Still, charitable organizations can take steps to better engage donors and ensure the ethical and effective use of their philanthropic investment.

On college campuses, that job can be particularly tough because some faculty members can be quick to cry wolf at the slightest whiff of a donor who fails to pass their test for political correctness.

But colleges and universities ultimately are free to accept or reject restricted gifts, whether for a new classroom building or sports arena, a curricular program or the teaching of a specific book, regardless of its focus or philosophy.

That is called academic freedom.

And critical to academic freedom, whether faculty even recognize or will acknowledge it, is the generosity of donors who are free to give or not give, and to restrict or not restrict their giving.

If faculty want their schools to reject restricted gifts from donors who may not share their social or political philosophy, that is their right, but they should be honest about it and not masquerade as defenders of academic freedom when their true role is to reduce the marketplace of ideas to a closed shop.
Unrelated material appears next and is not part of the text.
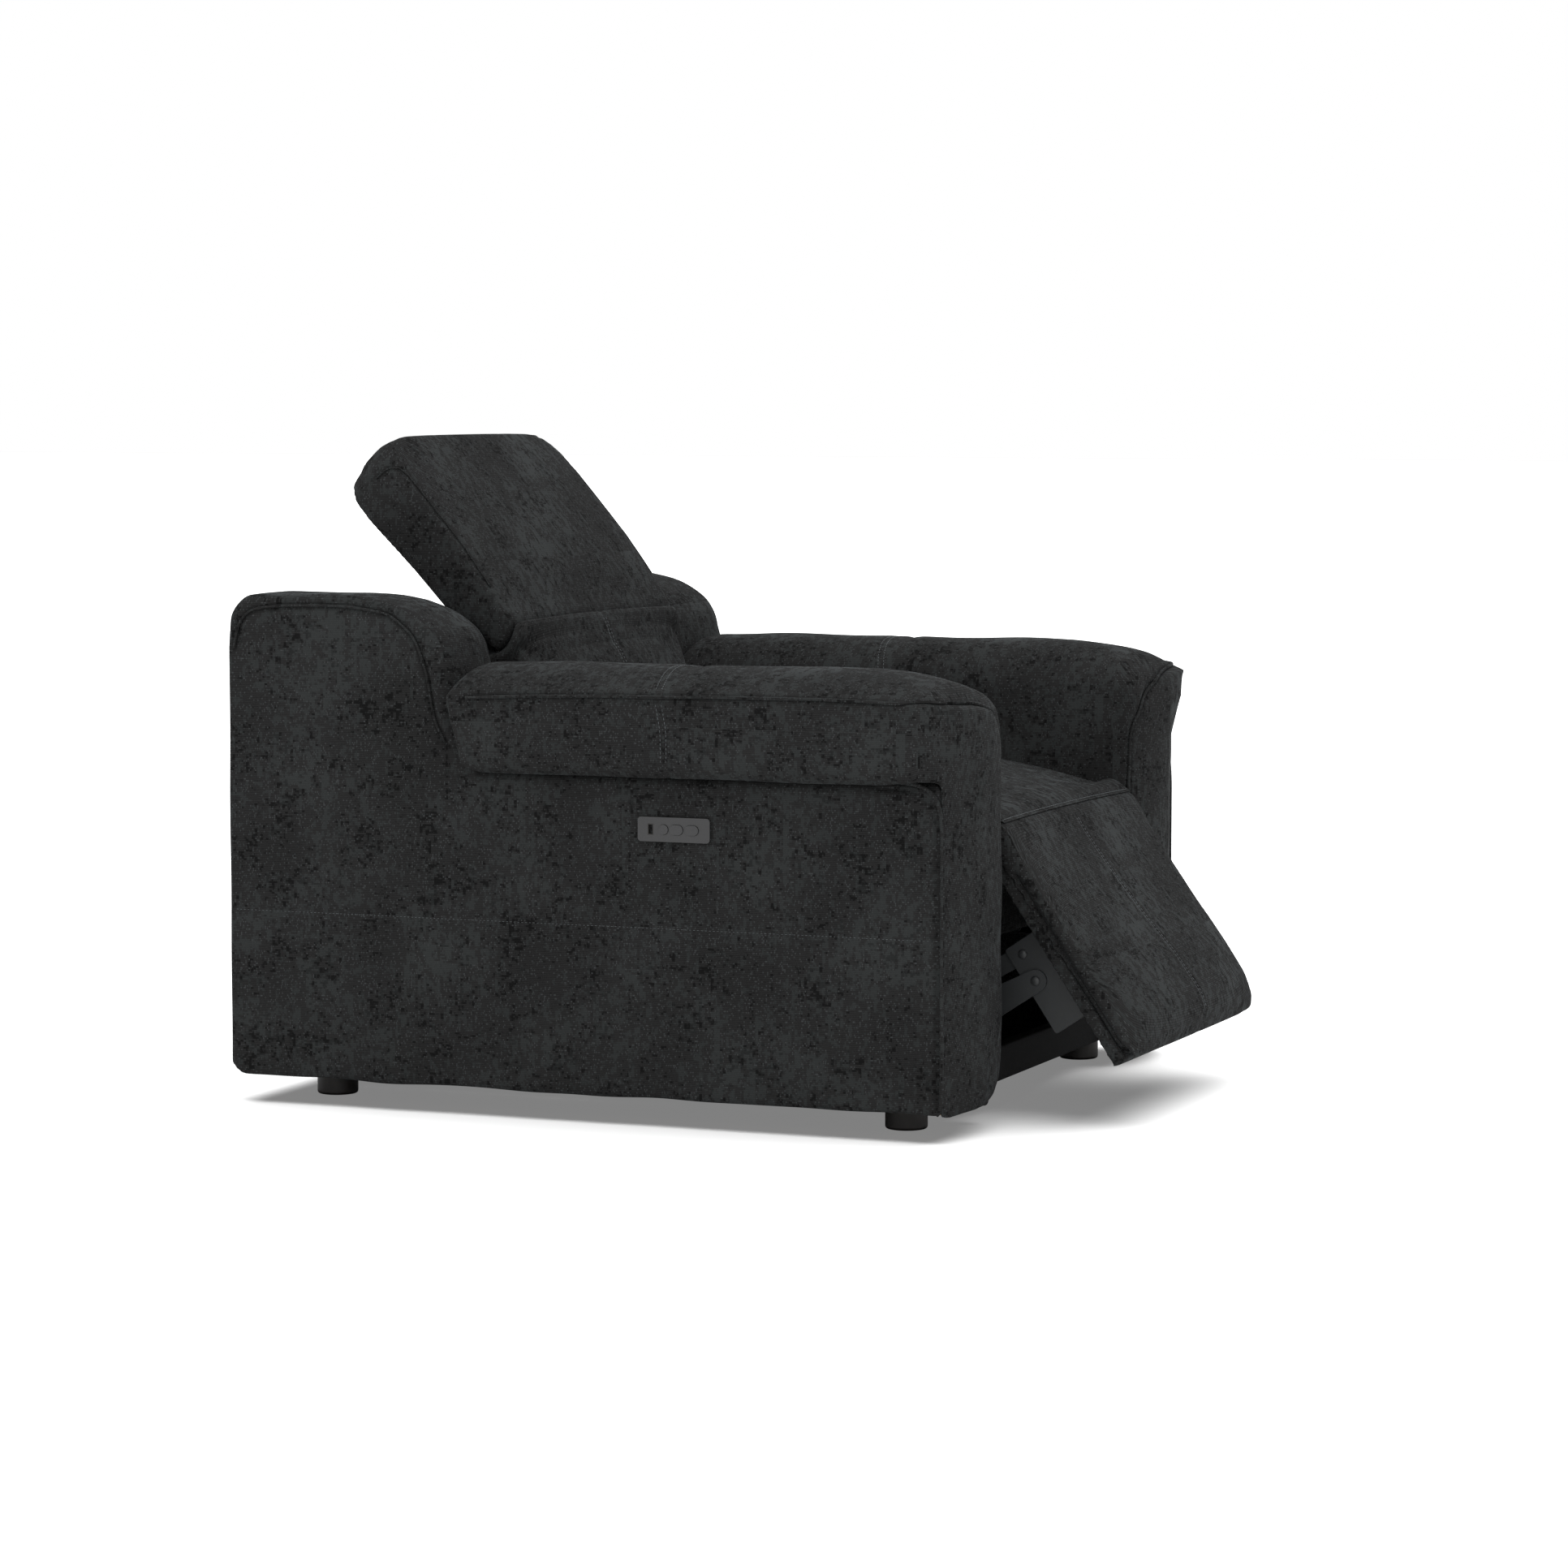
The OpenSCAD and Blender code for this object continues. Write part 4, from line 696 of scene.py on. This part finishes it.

Regardless of the campus food fights that intolerant faculty members may wage, or in fact precisely because of those fights, it remains critical for colleges and universities, as it does for nonprofits, to set clear policies that spell out the basis on which they will accept or reject gifts.

The abiding challenge for fundraising professionals, on and off campus, is to find ways to engage donors, educate them about the needs of their organizations, and help develop charitable giving that advances the needs and interests of the organization and those who support it.

The survival of nonprofits, and their effectiveness in addressing the needs of their constituents, including donors, depend on clarity, fairness and openness in engaging and serving those constituents.